In the second stage, the commands crystallize into customary law.
Knowledge of the law in the hands of the priest
In the third stage, the knowledge and administration of law go into the hands of the minority, usually of religious nature, because the original lawmakers have lost their power. This is the third stage.
The last stage is the codification stage, in this stage, all the earlier laws which were promulgated are now codified.
Contribution of Henry Maine to Historical school
Improved upon the theory of historical school
Maine’s theory is very much balanced as compared to Savigny’s theory as Savigny explained the relation between community and law but Maine went on further to point out the link between the development of both and purged out the exaggerations which Savigny had made.
Importance is given to legislation
One difference which can be noted in Maine’s theory from Savigny’s theory is that Maine recognized the importance of legislation but Savigny did not. Unlike Savigny who used the past to understand the law in the present and to determine the law for future Maine used the study of legal history mostly to understand the past but not to determine the future.
Inspired the later jurist
Maine’s theory preaches a belief in progress and it contained the seeds for the development of the sociological theory of law.

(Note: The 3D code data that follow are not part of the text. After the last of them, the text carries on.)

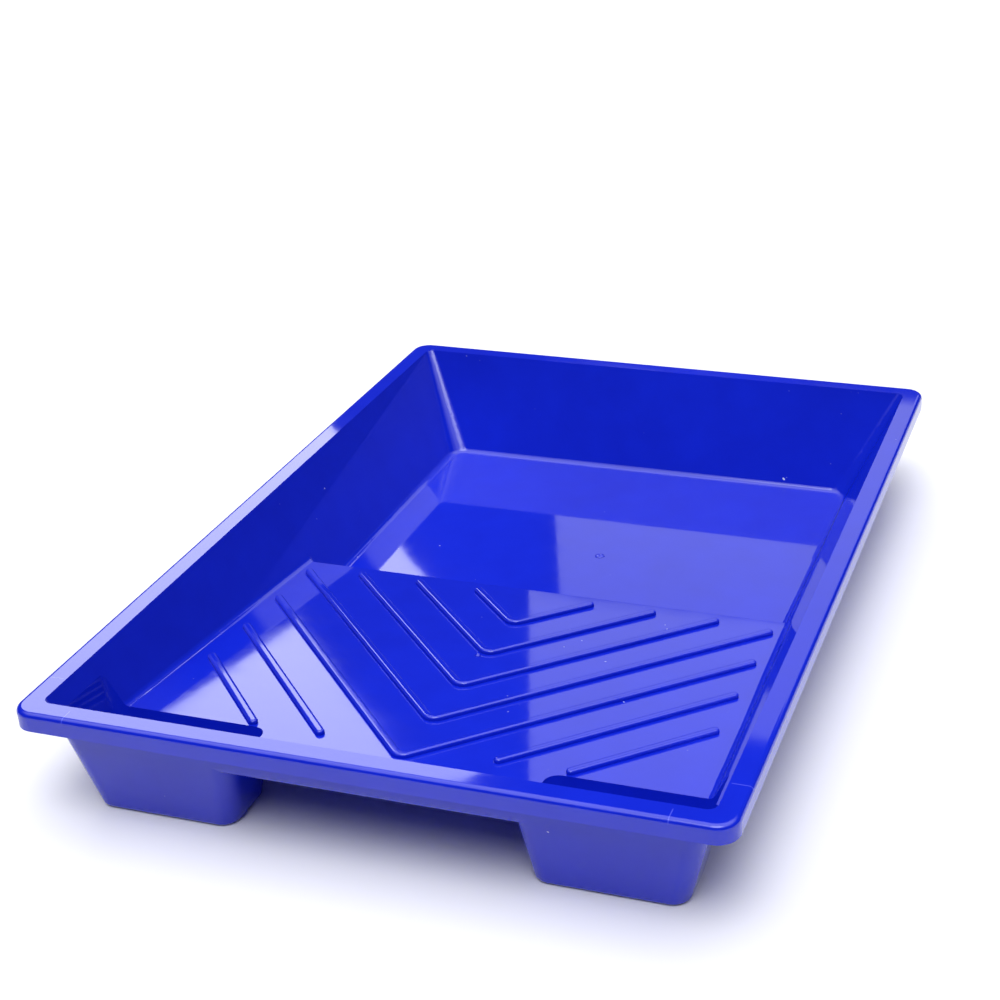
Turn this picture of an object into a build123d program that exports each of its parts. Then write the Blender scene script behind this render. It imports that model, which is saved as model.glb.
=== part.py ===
from build123d import *
import os
from math import hypot

# Paint roller tray: one thin plastic moulding with a sloping ramp, a deep well behind it,
# a flat rim with a turned-down skirt, and two hollow feet under the shallow end.
# Each node is one region of the moulding, and neighbours meet face to face.
# Millimetres. +X is right, +Y points to the deep end, +Z is up.
# The origin is the middle of the footprint, on the ground.

# Overall size and the thickness of the plastic
width = 290.0
length = 400.0
height = 50.0
wall = 2.0

# Rim: a flat land round the opening, with a skirt turned down from its outer edge
rim_land = 9.4
rim_corner = 9.0
rim_edge_round = 2.2
skirt_depth = 7.8
skirt_wall = 1.8

# Lean of the walls: how far each runs outwards for every millimetre that it rises
side_lean = 0.50
front_lean = 0.14
back_lean = 0.57
opening_corner = 4.0
floor_corner = 9.0

# Ramp and well, measured on the paint side
ramp_front_height = 30.0
ramp_edge_height = 16.1
ramp_edge_y = -1.6
step_lean = 0.20
blend = 3.5

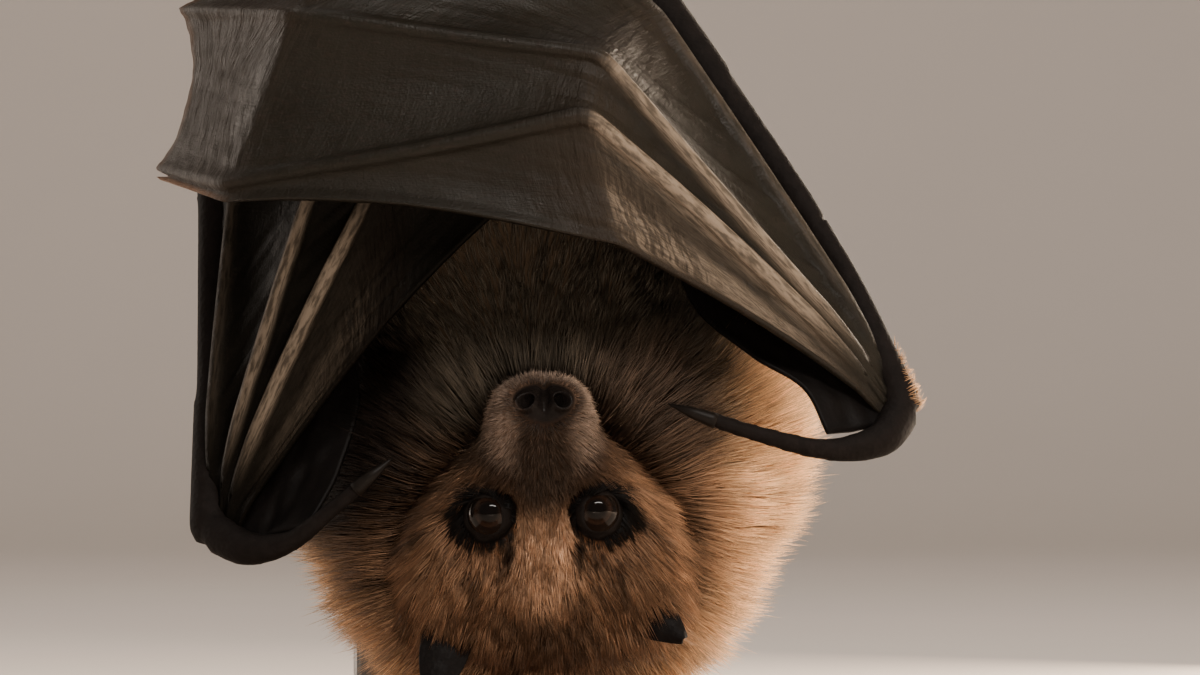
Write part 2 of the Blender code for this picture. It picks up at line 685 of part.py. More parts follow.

This implication of historical school in terms of approach to law has been far-reaching. Some of the practical contributions of the historical school have had a long-lasting effect. It provided a great stimulus to the historical study of law and legal institution which has ingrained a sense of historical perspective. It highlighted the perils of an over-hasty legislative experiment and has taught a lesson that development should flow, in some spheres at any rate, within the channels of tradition. It also tried to show some connection between cultural evolution and some parts of the law, and the need to look into the past in order to get a proper understanding of the law in modern times.